> [Aim]
Return the lines from the one that contains "make_coil(steel)" through the one that contains "if empty is", both included, exactly as written and with nothing added.

(Extracted records)
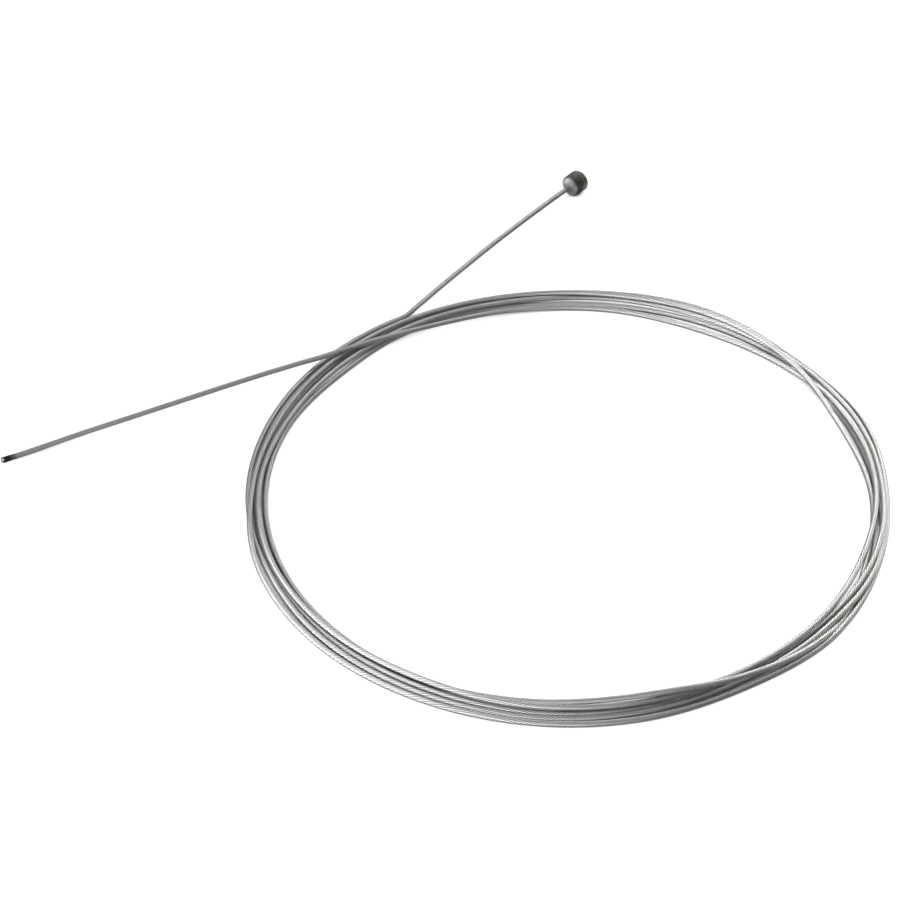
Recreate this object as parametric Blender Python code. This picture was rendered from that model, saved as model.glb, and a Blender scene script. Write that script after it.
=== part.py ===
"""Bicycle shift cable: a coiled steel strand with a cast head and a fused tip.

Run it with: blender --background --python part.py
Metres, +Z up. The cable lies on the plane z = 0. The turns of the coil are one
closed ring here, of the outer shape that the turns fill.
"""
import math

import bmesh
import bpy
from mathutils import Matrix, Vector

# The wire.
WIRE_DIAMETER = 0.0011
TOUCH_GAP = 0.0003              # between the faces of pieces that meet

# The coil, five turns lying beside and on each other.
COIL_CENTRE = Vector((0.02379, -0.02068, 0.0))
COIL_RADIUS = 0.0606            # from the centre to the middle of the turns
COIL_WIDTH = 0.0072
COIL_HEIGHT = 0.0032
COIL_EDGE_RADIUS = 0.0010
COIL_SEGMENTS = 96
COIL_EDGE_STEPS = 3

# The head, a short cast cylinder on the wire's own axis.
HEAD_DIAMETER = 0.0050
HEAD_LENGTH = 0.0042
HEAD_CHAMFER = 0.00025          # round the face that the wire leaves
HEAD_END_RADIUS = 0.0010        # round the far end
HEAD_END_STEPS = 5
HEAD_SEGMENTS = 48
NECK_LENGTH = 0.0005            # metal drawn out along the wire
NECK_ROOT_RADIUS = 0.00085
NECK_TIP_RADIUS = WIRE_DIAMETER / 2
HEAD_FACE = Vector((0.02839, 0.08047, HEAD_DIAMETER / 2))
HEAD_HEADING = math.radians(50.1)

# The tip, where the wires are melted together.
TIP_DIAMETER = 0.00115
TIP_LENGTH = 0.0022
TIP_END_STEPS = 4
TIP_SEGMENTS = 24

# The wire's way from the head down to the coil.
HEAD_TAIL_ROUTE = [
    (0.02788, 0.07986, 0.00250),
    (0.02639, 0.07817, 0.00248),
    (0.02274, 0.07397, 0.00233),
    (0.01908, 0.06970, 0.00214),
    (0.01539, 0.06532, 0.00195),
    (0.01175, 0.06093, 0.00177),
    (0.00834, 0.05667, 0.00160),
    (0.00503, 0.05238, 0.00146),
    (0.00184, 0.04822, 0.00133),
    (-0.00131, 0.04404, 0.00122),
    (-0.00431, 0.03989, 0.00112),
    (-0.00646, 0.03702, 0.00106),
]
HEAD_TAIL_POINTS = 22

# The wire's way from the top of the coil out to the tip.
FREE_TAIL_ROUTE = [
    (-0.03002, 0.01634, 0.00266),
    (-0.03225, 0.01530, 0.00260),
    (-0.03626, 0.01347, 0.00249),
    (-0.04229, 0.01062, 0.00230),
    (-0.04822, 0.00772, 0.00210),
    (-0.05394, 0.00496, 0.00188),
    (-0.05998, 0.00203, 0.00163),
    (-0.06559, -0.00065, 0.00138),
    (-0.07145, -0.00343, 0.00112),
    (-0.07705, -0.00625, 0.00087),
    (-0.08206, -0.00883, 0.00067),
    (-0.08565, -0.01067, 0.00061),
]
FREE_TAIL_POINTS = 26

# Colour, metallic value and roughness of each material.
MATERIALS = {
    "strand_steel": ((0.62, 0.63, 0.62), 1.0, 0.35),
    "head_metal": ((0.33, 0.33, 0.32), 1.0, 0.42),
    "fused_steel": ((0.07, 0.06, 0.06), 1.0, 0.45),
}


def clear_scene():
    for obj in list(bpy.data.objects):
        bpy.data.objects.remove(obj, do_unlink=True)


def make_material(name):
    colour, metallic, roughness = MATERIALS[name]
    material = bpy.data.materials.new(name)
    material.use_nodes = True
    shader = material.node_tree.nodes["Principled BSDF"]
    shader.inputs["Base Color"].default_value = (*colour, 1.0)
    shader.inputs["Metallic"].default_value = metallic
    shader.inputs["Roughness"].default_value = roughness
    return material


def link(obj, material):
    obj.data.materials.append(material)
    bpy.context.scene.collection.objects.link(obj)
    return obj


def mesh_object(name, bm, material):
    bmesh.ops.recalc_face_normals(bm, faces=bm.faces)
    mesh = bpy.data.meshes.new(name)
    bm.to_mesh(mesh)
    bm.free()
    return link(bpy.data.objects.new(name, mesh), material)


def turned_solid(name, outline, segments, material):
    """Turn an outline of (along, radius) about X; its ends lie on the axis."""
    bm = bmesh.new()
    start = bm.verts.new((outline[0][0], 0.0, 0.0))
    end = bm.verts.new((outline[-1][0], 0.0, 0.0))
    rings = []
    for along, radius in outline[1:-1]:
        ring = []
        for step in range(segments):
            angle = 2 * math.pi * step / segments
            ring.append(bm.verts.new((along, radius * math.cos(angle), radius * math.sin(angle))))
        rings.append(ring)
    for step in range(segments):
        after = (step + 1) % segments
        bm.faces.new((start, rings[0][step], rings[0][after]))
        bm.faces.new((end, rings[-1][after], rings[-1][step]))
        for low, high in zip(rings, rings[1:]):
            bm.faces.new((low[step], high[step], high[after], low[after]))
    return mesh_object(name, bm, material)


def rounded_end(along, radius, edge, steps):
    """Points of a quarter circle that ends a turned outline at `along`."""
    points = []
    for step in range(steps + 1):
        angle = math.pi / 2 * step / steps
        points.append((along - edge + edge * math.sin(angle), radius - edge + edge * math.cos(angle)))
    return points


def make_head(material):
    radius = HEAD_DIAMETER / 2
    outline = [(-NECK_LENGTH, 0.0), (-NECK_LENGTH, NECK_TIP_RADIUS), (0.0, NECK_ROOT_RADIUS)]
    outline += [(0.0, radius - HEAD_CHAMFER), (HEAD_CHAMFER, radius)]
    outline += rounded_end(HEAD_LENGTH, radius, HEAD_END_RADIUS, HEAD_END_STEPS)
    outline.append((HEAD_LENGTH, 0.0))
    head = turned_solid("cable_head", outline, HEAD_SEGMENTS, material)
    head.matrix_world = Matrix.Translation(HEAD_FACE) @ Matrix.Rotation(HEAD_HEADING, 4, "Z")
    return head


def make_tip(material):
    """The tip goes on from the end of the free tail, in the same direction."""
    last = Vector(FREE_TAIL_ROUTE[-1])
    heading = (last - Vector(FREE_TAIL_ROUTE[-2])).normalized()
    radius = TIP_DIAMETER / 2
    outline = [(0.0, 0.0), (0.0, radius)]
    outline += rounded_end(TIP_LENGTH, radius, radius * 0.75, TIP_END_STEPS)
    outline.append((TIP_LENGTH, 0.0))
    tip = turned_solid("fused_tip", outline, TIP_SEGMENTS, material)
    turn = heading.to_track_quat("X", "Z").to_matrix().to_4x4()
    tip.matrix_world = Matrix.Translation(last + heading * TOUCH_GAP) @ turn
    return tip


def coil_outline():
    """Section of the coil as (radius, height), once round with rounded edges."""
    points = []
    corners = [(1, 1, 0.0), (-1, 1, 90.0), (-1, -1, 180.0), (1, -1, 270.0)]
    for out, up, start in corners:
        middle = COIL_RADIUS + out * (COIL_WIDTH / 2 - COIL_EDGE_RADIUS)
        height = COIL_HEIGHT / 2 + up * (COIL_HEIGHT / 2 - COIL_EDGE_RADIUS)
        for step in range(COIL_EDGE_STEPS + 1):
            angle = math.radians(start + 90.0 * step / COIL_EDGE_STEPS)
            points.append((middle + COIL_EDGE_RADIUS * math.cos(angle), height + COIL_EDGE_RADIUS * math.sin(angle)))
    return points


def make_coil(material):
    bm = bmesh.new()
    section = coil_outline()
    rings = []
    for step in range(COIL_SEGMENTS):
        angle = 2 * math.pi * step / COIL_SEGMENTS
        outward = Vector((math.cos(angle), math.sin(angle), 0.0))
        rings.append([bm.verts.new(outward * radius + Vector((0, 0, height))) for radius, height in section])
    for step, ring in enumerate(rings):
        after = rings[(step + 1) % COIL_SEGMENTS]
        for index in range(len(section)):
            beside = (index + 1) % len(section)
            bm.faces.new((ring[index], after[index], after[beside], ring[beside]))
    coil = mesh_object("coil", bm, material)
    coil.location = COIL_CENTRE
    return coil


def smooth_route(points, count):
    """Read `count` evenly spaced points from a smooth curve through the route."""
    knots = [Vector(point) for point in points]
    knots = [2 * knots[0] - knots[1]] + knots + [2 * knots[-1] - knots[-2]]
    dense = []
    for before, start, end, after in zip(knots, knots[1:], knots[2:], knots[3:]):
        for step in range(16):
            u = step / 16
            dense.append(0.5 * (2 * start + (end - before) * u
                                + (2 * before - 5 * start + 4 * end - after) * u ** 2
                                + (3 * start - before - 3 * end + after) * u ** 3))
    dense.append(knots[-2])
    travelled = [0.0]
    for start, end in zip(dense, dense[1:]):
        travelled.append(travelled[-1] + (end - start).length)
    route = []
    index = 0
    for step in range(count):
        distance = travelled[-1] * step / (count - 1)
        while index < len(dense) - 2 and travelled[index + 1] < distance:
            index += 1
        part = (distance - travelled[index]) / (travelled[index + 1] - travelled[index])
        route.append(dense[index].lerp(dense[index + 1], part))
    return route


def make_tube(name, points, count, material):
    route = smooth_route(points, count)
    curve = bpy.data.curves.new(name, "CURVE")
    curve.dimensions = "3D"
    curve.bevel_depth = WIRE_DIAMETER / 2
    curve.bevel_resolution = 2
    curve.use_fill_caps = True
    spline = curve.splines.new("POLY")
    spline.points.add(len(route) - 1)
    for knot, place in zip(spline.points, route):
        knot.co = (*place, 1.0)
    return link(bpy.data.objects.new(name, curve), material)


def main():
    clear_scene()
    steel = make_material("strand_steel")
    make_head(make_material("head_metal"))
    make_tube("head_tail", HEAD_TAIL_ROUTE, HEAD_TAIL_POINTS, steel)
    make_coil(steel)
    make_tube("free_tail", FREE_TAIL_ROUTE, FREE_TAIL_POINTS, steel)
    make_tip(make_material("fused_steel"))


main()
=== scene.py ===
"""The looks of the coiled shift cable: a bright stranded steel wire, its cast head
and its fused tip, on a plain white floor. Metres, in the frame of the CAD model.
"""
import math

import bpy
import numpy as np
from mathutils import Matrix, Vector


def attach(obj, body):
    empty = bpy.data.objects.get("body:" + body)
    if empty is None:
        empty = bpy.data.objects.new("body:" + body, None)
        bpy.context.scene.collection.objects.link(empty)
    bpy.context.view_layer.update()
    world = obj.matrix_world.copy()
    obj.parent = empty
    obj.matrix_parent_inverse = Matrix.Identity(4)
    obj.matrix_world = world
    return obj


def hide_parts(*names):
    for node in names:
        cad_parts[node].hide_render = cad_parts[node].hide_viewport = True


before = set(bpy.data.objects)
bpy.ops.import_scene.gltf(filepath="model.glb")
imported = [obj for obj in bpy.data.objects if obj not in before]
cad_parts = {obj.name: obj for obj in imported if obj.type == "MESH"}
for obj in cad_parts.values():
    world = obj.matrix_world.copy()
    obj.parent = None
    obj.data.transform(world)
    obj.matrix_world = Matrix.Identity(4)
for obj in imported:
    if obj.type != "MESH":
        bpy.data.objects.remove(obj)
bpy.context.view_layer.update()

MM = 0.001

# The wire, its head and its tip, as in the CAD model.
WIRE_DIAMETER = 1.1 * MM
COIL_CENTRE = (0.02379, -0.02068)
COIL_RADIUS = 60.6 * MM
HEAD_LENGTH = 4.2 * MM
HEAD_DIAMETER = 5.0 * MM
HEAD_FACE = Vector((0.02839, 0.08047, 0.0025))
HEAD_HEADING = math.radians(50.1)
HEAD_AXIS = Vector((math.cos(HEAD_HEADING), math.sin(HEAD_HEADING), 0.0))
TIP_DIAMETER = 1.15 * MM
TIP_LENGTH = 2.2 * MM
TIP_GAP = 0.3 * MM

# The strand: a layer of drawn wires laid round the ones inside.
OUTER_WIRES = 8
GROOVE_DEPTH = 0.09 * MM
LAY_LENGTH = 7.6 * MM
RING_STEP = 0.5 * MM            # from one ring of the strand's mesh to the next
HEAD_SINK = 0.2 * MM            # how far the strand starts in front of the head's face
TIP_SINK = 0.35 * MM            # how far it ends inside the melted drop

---

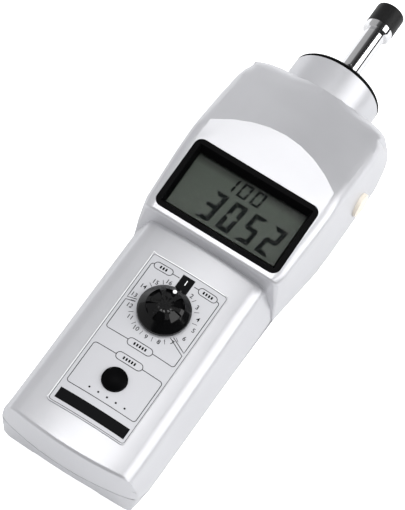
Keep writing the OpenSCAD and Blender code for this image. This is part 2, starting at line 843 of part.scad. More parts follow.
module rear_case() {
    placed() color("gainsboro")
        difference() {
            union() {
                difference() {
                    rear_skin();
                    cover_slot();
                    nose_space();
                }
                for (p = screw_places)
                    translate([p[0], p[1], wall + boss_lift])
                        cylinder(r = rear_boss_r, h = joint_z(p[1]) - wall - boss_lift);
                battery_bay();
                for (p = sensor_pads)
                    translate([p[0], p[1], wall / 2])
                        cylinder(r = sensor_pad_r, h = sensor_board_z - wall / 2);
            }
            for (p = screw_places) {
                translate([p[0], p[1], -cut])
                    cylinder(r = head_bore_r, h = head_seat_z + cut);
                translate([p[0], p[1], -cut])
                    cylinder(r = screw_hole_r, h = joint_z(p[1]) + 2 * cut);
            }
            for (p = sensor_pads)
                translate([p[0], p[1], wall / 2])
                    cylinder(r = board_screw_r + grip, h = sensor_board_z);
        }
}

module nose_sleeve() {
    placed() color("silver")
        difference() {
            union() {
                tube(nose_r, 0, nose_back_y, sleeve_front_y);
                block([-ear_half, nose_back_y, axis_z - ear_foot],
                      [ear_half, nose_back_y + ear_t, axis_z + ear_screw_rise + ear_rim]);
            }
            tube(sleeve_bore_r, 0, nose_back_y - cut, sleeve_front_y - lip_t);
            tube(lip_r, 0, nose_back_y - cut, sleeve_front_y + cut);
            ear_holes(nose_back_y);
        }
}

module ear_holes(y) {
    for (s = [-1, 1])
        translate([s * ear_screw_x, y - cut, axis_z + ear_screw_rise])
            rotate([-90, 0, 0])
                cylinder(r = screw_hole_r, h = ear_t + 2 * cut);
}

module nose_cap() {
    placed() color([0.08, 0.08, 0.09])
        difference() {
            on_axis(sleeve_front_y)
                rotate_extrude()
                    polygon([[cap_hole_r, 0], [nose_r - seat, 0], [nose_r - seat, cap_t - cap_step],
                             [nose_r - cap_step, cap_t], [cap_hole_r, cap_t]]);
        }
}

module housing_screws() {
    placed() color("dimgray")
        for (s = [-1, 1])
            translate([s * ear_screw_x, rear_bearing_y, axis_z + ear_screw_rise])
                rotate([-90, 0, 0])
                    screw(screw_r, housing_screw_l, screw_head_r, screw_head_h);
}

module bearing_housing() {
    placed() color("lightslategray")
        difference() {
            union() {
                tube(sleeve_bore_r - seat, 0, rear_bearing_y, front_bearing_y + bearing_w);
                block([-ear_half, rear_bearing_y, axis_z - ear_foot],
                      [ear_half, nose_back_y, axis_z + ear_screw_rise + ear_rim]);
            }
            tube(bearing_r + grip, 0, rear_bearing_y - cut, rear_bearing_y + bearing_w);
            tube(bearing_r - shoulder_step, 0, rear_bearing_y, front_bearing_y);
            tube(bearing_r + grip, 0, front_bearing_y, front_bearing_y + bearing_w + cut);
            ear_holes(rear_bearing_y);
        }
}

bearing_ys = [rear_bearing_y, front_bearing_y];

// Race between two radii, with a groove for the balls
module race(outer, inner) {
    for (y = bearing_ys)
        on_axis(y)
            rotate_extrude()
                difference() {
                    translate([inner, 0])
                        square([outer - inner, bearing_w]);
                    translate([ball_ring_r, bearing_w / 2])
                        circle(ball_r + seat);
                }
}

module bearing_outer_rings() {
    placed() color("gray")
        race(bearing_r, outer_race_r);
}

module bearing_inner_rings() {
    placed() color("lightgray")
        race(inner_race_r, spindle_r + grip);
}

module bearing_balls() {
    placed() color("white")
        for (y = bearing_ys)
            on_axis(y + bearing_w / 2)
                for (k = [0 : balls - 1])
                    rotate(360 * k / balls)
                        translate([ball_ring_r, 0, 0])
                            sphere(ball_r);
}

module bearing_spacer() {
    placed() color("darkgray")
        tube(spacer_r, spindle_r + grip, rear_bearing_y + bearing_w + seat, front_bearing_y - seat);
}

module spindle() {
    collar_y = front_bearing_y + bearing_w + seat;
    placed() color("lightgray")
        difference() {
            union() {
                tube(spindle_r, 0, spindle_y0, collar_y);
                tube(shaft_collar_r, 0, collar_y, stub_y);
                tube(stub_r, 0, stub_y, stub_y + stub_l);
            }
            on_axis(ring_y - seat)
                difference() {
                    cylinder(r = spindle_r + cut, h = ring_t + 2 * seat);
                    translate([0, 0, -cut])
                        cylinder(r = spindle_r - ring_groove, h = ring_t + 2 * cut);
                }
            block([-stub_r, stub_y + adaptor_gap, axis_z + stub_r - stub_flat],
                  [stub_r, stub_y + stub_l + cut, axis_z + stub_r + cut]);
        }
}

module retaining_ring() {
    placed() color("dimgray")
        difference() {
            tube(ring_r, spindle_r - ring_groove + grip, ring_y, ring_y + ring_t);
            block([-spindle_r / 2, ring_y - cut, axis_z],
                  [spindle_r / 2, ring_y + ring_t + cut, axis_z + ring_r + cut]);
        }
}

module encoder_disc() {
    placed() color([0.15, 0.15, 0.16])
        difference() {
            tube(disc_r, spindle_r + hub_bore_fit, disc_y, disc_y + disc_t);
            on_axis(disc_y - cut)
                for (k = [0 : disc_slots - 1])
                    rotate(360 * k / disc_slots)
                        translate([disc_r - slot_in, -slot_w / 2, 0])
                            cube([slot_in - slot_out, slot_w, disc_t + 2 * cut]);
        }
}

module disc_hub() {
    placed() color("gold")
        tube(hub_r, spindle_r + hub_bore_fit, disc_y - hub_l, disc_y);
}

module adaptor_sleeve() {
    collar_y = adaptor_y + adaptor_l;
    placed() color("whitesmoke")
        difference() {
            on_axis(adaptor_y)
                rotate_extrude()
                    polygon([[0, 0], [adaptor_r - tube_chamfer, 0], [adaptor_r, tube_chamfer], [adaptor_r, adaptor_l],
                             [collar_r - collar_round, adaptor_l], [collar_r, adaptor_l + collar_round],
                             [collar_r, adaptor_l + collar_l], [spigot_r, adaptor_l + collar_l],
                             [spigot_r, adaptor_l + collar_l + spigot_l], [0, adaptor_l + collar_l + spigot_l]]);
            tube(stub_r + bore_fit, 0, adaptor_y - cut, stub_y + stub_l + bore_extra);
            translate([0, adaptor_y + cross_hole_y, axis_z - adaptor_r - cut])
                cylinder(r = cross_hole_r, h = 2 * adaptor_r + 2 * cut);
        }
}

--

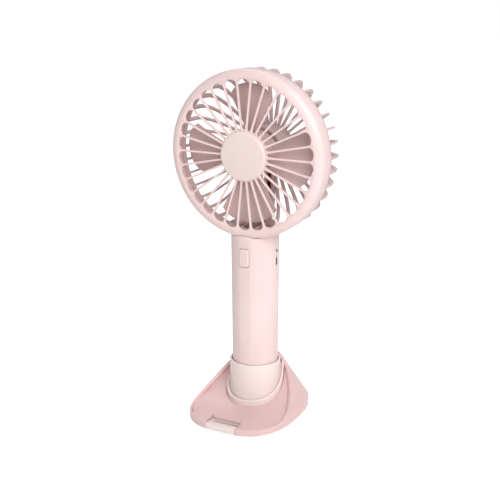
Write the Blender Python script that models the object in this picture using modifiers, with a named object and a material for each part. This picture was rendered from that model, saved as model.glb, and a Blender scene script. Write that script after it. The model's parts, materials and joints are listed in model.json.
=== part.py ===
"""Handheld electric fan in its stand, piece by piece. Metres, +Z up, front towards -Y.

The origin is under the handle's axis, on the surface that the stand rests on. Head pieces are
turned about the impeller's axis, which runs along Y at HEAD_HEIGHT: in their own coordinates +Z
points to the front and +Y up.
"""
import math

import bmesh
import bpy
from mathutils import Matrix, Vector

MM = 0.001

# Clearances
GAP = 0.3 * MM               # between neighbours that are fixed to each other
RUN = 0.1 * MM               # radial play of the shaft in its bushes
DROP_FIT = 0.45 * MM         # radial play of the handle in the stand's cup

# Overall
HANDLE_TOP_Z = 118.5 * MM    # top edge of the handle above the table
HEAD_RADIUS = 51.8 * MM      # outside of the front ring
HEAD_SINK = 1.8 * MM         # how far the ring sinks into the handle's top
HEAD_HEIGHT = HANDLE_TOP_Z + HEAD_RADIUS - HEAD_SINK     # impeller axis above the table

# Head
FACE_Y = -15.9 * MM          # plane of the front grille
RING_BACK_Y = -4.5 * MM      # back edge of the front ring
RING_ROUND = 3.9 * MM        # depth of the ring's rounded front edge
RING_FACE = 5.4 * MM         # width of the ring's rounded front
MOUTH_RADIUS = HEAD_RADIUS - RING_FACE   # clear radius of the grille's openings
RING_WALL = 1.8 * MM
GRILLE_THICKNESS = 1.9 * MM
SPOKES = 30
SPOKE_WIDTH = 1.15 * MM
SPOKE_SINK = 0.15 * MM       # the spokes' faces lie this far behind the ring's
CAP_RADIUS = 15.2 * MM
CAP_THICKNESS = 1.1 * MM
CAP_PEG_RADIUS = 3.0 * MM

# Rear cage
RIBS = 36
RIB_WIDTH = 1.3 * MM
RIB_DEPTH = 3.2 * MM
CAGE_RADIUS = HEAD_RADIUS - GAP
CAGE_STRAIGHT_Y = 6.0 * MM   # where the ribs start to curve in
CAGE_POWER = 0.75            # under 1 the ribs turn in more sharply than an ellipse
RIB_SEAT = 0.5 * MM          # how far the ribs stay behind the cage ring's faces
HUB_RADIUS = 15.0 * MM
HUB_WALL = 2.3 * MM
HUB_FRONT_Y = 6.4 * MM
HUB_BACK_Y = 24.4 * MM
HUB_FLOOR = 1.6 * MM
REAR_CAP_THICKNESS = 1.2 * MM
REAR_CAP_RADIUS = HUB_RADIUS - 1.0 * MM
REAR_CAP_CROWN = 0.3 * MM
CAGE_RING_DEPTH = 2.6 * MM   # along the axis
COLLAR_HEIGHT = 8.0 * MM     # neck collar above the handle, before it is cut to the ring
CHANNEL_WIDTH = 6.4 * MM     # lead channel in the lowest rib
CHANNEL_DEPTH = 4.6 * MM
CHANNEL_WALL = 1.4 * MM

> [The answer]
    make_coil(steel)
    make_tube("free_tail", FREE_TAIL_ROUTE, FREE_TAIL_POINTS, steel)
    make_tip(make_material("fused_steel"))


main()
=== scene.py ===
"""The looks of the coiled shift cable: a bright stranded steel wire, its cast head
and its fused tip, on a plain white floor. Metres, in the frame of the CAD model.
"""
import math

import bpy
import numpy as np
from mathutils import Matrix, Vector


def attach(obj, body):
    empty = bpy.data.objects.get("body:" + body)
    if empty is None:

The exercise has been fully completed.